У матери в глазах было отчаяние. И — словно прорвалась плотина — потекли слезы. Она оплакивала свою любовь, свою беду. Я утешал ее как мог, дал выпить воды с валерьянкой, а мать жаловалась, жаловалась… на отца, на Зубова, на главного редактора… на всех, кто не понимал и не ценил ее… Тогда-то она и рассказала некоторые подробности о Зубове — о кёнигсбергских плашках, о детской книжке, об его отъезде в Москву…
Я останавливаю машину у витрины «Овощи — фрукты» и, вынув из «бардачка» авоську, захожу в магазин. У матери уже года четыре как ноги почти не ходят — мучительный развился артроз, — и продукты ей приносит соседка, добрая женщина, тоже вдова полярника. Я же, дважды на неделе навещая мать, привожу ей фрукты или соки. Мать очень верит в фрукты.
Покупаю яблоки. Кроме яблок, есть сливы, но за ними большая очередь, а у меня нет времени стоять.

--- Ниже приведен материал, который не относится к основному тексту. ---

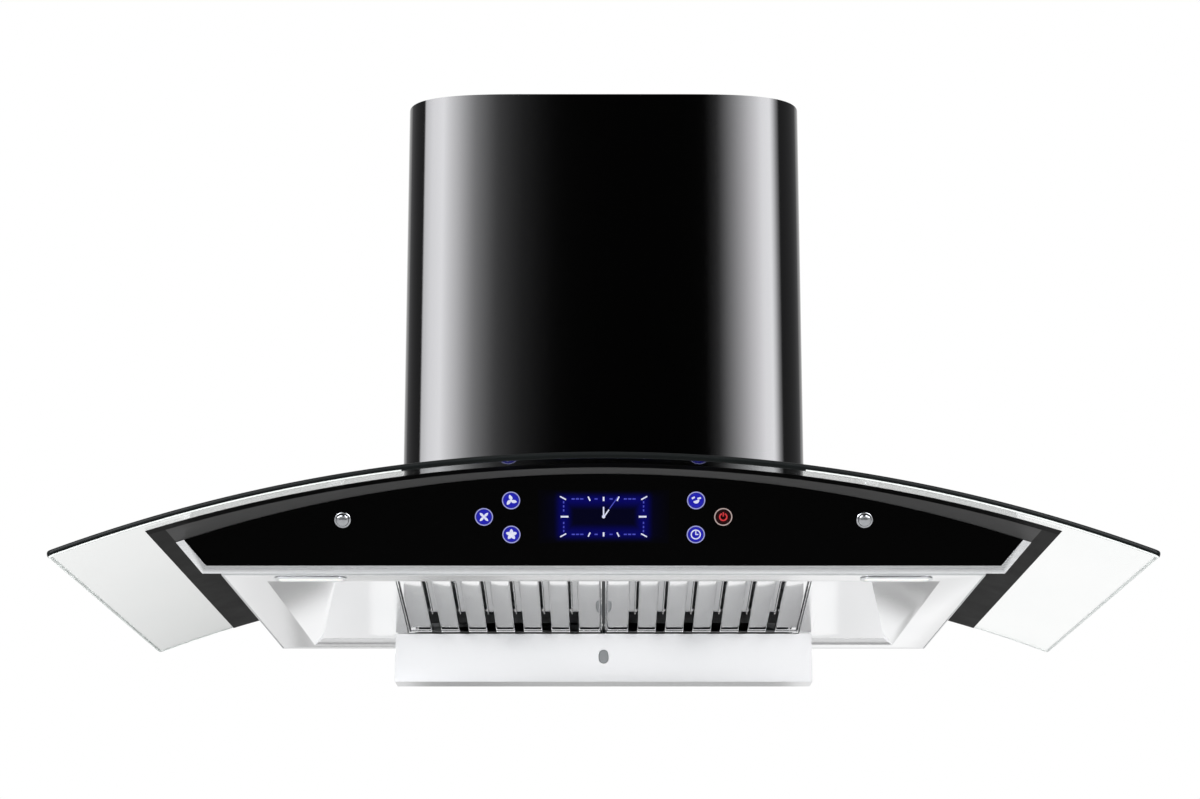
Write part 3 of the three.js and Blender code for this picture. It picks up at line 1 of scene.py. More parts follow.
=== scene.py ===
# A wall-hung range hood: a steel canopy under a curved glass visor, a gloss black chimney cover
# above, and baffle filters, lamps and a grease tray underneath. Lengths named here are in
# millimetres unless a comment says otherwise, and MM turns them to Blender's metres. The frame is
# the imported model's own: the wall is y = 0, the hood stands out along -Y, and the origin is the
# hanging bracket, 290 mm above the canopy's bottom rim.
import json
import math

import bmesh
import bpy
import numpy as np
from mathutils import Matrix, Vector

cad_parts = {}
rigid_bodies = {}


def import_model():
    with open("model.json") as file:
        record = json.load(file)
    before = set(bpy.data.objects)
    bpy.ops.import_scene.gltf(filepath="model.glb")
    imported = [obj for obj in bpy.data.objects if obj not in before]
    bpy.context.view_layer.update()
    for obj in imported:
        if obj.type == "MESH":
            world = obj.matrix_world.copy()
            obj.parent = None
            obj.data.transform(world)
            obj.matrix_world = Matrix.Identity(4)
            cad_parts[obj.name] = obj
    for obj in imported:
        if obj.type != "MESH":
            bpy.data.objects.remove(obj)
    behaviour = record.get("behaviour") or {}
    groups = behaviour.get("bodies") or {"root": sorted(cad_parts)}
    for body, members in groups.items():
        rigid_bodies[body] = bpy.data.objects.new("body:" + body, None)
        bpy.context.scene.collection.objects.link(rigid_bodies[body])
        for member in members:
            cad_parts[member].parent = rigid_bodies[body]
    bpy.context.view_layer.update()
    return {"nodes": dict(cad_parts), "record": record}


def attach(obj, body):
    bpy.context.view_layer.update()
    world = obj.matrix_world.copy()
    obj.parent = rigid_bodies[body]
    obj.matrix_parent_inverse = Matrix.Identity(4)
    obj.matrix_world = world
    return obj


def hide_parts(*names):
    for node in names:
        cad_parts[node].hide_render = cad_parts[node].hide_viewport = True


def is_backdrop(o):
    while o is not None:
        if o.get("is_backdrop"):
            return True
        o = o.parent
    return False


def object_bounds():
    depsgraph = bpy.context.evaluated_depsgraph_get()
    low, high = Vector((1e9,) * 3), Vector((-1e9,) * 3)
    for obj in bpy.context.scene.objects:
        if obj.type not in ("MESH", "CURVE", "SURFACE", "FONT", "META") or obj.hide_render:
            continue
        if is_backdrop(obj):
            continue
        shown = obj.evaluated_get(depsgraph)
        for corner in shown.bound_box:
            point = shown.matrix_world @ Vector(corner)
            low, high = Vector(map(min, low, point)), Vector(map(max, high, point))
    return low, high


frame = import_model()

# ---- Camera ------------------------------------------------------------------------------------
# The photograph looks along +Y from below the rim, square to the wall, with the hood's verticals
# almost parallel. A tilt and a small lens shift stand for the photographer's shift lens: a larger
# shift would push the hood out of the picture in views from other sides.

MM = 0.001
RIM_Z = -290
PHOTO_WIDTH_PIXELS = 1200
FOCAL_LENGTH_PIXELS = 2290
SENSOR_WIDTH = 36.0
CAMERA_DISTANCE = 2285
CAMERA_HEIGHT = -669
CAMERA_TILT = 11.45
SHIFT_ACROSS = -0.003
SHIFT_UP = 0.14
CLIP_END_METRES = 60

lens = bpy.data.cameras.new("camera")
lens.sensor_width = SENSOR_WIDTH
lens.lens = FOCAL_LENGTH_PIXELS / PHOTO_WIDTH_PIXELS * SENSOR_WIDTH
lens.shift_x = SHIFT_ACROSS
lens.shift_y = SHIFT_UP
lens.clip_end = CLIP_END_METRES
camera = bpy.data.objects.new("camera", lens)
camera.location = (0, -CAMERA_DISTANCE * MM, CAMERA_HEIGHT * MM)
camera.rotation_euler = (math.radians(90 + CAMERA_TILT), 0, 0)
scene = bpy.context.scene
scene.collection.objects.link(camera)
scene.camera = camera
scene.view_settings.view_transform = "Standard"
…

Вот он, мой родной дом, потемневший от старости, с застекленными балконами. Сколько жило здесь людей в моем детстве — почти никого из них теперь нет в живых. Из-за дверей доносятся бормотание радио, жизнерадостные вскрики магнитофонов — «магов», как их называют для краткости. «Маги» теперь царят в городах и весях. Они вдруг стали очень нужны человечеству, без них не обходится ни радость, ни печаль. Кажется, сам всемогущий поток времени, несущий нас все дальше и дальше, не струится плавно, как встарь, а мчится вприпрыжку, в такт магнитофонным синкопам.
Поднимаюсь на третий этаж, открываю дверь своим ключом и вхожу в квартиру. Мать не слышит. Она стала глуховата. Я вхожу в большую комнату. Мать, грузная, седая, сидит в старом, облезшем кресле, держа оплывшие ноги в шерстяных чулках на скамеечке. Книга — зеленый томик Тургенева — выпала из ее руки. Мать читает теперь классику, только классику, ничего, кроме классики. Есть у меня мечта: уйти, как говорится, на «заслуженный отдых», залечь на диване и всласть перечитывать Гоголя, Достоевского, Чехова. Читать фантастику, наверное, брошу. Только классику, ничего, кроме классики. Наступит ли такое времечко у меня? Это другой вопрос.
Мать поднимает тяжелые, налитые стариковским сном веки.
— Ты, Юрик? — тихо, надтреснуто произносит она. — А я задремала…
Я мою на кухне яблоки, кладу несколько штук в вазу и ставлю на столик перед мамой. Сажусь на скамеечку у ее ног. Мама поднимает дрожащую руку и проводит ладонью по моей голове.